Fondee par l'emigration

"L'Eglise russe hors frontieres" fut fondee dans les annees 1920 par l'emigration qui avait fui la revolution bolchevique. En Union sovietique, au nom de l'atheisme triomphant, le clerge est persecute, toute catechese interdite, des eglises dynamitees. Le patriarche de l'epoque, Tikhon, lance en 1918 un anatheme a l'encontre du nouveau pouvoir. Les bolcheviques l'arretent puis l'assignent a residence, ou il meurt en 1925. Les persecutions poussent le successeur de Tikhon, Serguii, a proclamer en 1927 la loyaute de l'Eglise au gouvernement sovietique et a appeler le clerge en exil a cooperer avec le nouveau pouvoir. Cette declaration signe la rupture avec l'Eglise en exil, alors que le patriarcat est desormais sous controle etroit du KGB.

Apres une campagne de persecution sanglante dans les annees 1930, Staline "normalise" les relations avec le clerge pendant la Seconde Guerre mondiale, en rouvrant les eglises et en autorisant la catechese. Mais de nouvelles periodes de persecution "psychologique", avec infiltration du KGB, s'abattent sur l'Eglise par la suite. Elle ne sort de l'ombre que fin 1980 pendant la perestroika de Mikhail Gorbatchev.

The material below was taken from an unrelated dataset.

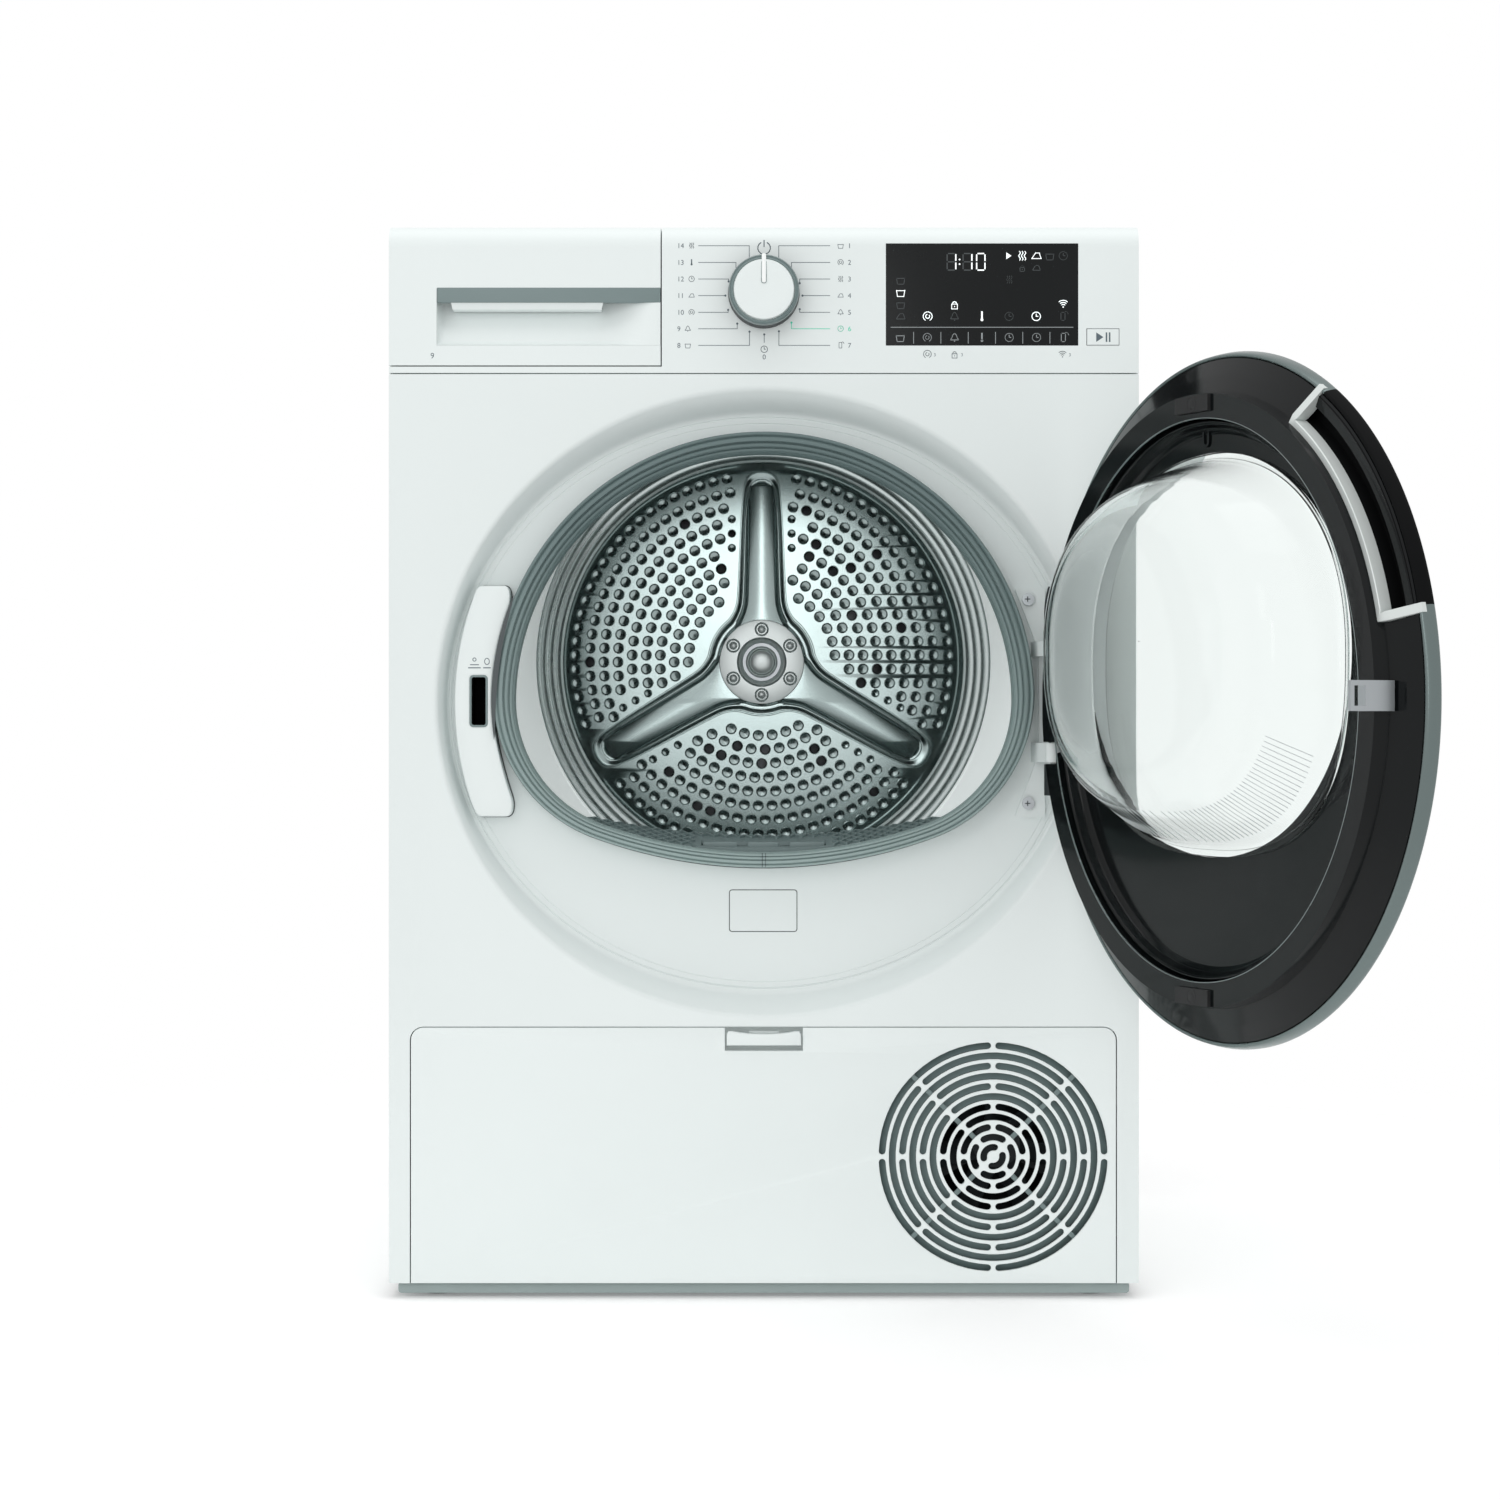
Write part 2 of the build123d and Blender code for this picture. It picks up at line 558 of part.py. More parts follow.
def make_drum_lifters():
    lifters = []
    for k in range(3):
        profile = Polygon((-34, -DRUM_R + 7), (0, -DRUM_R + 62), (34, -DRUM_R + 7), align=None)
        bar = slab(profile, 60, 350)
        bar -= slab(Polygon((-28, -DRUM_R + 9), (0, -DRUM_R + 55), (28, -DRUM_R + 9), align=None), 63, 347)
        bar &= Pos(0, 200, 0) * Rot(X=90) * Cylinder(DRUM_R - DRUM_SHEET - 0.05, 400)
        lifters.append(drum_frame(Rot(Y=60 + 120 * k) * bar))
    return Compound(children=lifters)


def make_drum_axle():
    rear = BACK_S + 1.5
    shaft = Pos(0, (rear + 436) / 2, 0) * Rot(X=90) * Cylinder(AXLE_R, 436 - rear)
    hub = Pos(0, rear + 3, 0) * Rot(X=90) * Cylinder(42, 6)
    spider = shaft + hub
    for k in range(3):
        spider += Rot(Y=120 * k) * block(-20, 20, rear, rear + 4, 0, 176)
    return drum_frame(spider)


def make_rear_bulkhead():
    duct = turned([(206, 392.2), (231, 392.2), (231, 394), (215.5, 394), (215.5, 470), (213.5, 470),
                   (213.5, 394), (206, 394)])
    hub = turned([(16.0, 402), (30, 402), (30, 438), (16.0, 438)])
    spokes = None
    for k in range(3):
        arm = Rot(Y=60 + 120 * k) * block(-16, 16, 418, 428, 26, 214.5)
        spokes = arm if spokes is None else spokes + arm
    body = drum_frame(duct + hub + spokes)
    return body & block(-300, 300, 0, REAR_SHEET, 200, 850)


def make_drum_bearing():
    inner = AXLE_R + RUNNING
    return drum_frame(turned([(inner, 402), (16.0, 402), (16.0, 438), (inner, 438)]))


def belt_loop(grow):
    """The taut loop round the drum, the motor pulley and the idler."""
    edges = Curve() + [
        (Pos(0, 0) * Circle(DRUM_R + grow)).edge(),
        (Pos(MOTOR_X, MOTOR_T) * Circle(PULLEY_R + grow)).edge(),
        (Pos(IDLER_X, IDLER_T) * Circle(IDLER_R + grow)).edge(),
    ]
    plane = Plane(origin=(0, BELT_S + BELT_W / 2, 0), x_dir=(1, 0, 0), z_dir=(0, -1, 0))
    return plane * make_hull(edges.edges())


def make_drum_belt():
    outer = extrude(belt_loop(GAP + BELT_T), amount=BELT_W)
    inner = extrude(belt_loop(GAP), amount=BELT_W)
    return drum_frame(outer - inner)


def at_motor(shape):
    return drum_frame(Pos(MOTOR_X, 0, MOTOR_T) * shape)


def make_motor_rotor():
    shape = turned([(0, 236), (PULLEY_R, 236), (PULLEY_R, 251), (6, 251), (6, 272), (30, 272), (30, 326),
                    (6, 326), (6, 424), (0, 424)])
    return at_motor(shape)


def make_motor_housing():
    bore = 6 + RUNNING
    can = turned([(bore, 254), (50, 254), (50, 344), (bore, 344), (bore, 340), (46, 340), (46, 326),
                  (30.6, 326), (30.6, 272), (46, 272), (46, 258), (bore, 258)])
    foot = block(55, 135, 74, 158, TRAY_TOP, 90) - at_motor(Pos(0, 300, 0) * Rot(X=90) * Cylinder(49, 120))
    return at_motor(can) + foot


def make_process_fan():
    wheel = turned([(6.0, 369), (14, 369), (14, 412), (FAN_R, 412), (FAN_R, 414.5), (6.0, 414.5)])
    wheel += turned([(54, 370), (FAN_R, 370), (FAN_R, 372), (54, 372)])
    for k in range(14):
        wheel += Rot(Y=k * 360 / 14) * block(-1.2, 1.2, 371, 413, 55, FAN_R - 1)
    return at_motor(wheel)


def make_fan_scroll():
    shell = turned([(48, 352), (86.5, 352), (86.5, 470), (84, 470), (84, 355), (48, 355)])
    foot = block(50, 140, 190, 240, TRAY_TOP, 44) - at_motor(Pos(0, 400, 0) * Rot(X=90) * Cylinder(85, 200))
    return (at_motor(shell) + foot) & block(-300, 300, 0, REAR_SHEET - SHEET, 0, 400)


def make_idler_pulley():
    wheel = turned([(5 + RUNNING, BELT_S - 7), (IDLER_R, BELT_S - 7), (IDLER_R, BELT_S + 7),
                    (5 + RUNNING, BELT_S + 7)])
    return drum_frame(Pos(IDLER_X, 0, IDLER_T) * wheel)


def make_idler_arm():
    """The sprung arm that the idler turns on, standing on the base tray."""
    pin = drum_frame(Pos(IDLER_X, BELT_S - 2, IDLER_T) * Rot(X=90) * Cylinder(5.0, 24))
    post = block(IDLER_X - 12, IDLER_X + 12, 54.0, 57.0, TRAY_TOP, 165)
    foot = block(IDLER_X - 12, IDLER_X + 12, 54.0, 74, TRAY_TOP, TRAY_TOP + 3)
    return pin + post + foot


def roller_at(sx):
    reach = DRUM_R + ROLLER_R + GAP
    x = sx * reach * math.sin(math.radians(ROLLER_ANGLE))
    t = -reach * math.cos(math.radians(ROLLER_ANGLE))
    return Pos(x, 0, t)


def make_drum_roller(sx):
    wheel = turned([(6 + RUNNING, 28), (ROLLER_R, 28), (ROLLER_R, 46), (6 + RUNNING, 46)])
    return drum_frame(roller_at(sx) * wheel)


# --- base unit -----------------------------------------------------------------------------------------------
def make_compressor():
    can = zcyl(205, -60, 57, 26, 186)
    can = fillet(can.edges(), 22)
    plate = block(147, 263, -118, -2, 22, 30)
    mounts = None
    for x, y in ((158, -107), (252, -107), (205, -12)):
        mount = zcyl(x, y, 9, TRAY_TOP, 22)
        mounts = mount if mounts is None else mounts + mount
    return can + plate + mounts


def fin_block(y0, y1):
    """A finned coil: thin fins and two thicker end plates on rows of tubes along X."""
    x0, x1, z0, z1 = -232.0, 22.0, TRAY_TOP, 180.0
    gaps = 36
    pitch = (x1 - x0) / gaps
    plates = []
    for k in range(gaps + 1):
        half = 1.5 if k in (0, gaps) else FIN_T / 2
        x = x0 + k * pitch
        plates.append(block(max(x - half, x0), min(x + half, x1), y0, y1, z0, z1))
    coil = plates[0].fuse(*plates[1:])
    tubes = []
    columns = round((y1 - y0) / 28)
    for i in range(columns):
        y = y0 + (i + 0.5) * (y1 - y0) / columns
        for z in (z0 + 28, z0 + 84, z0 + 140):
            tubes.append(Pos((x0 + x1) / 2, y, z) * Rot(Y=90) * Cylinder(TUBE_R, x1 - x0))
    return coil.fuse(*tubes)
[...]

Sous Vladimir Poutine, l'Eglise russe recouvre sa splendeur et occupe une place de plus en plus importante dans la societe. Le President s'implique personnellement dans la reunification, en rendant visite au metropolite Lavr en 2003 et 2005. Fortement symbolique, cette reunification n'a toutefois pas l'approbation d'une partie du clerge en exil, qui estime que le patriarcat doit d'abord se repentir de sa soumission au pouvoir sovietique et qu'il reste trop assujetti au pouvoir politique. (AFP)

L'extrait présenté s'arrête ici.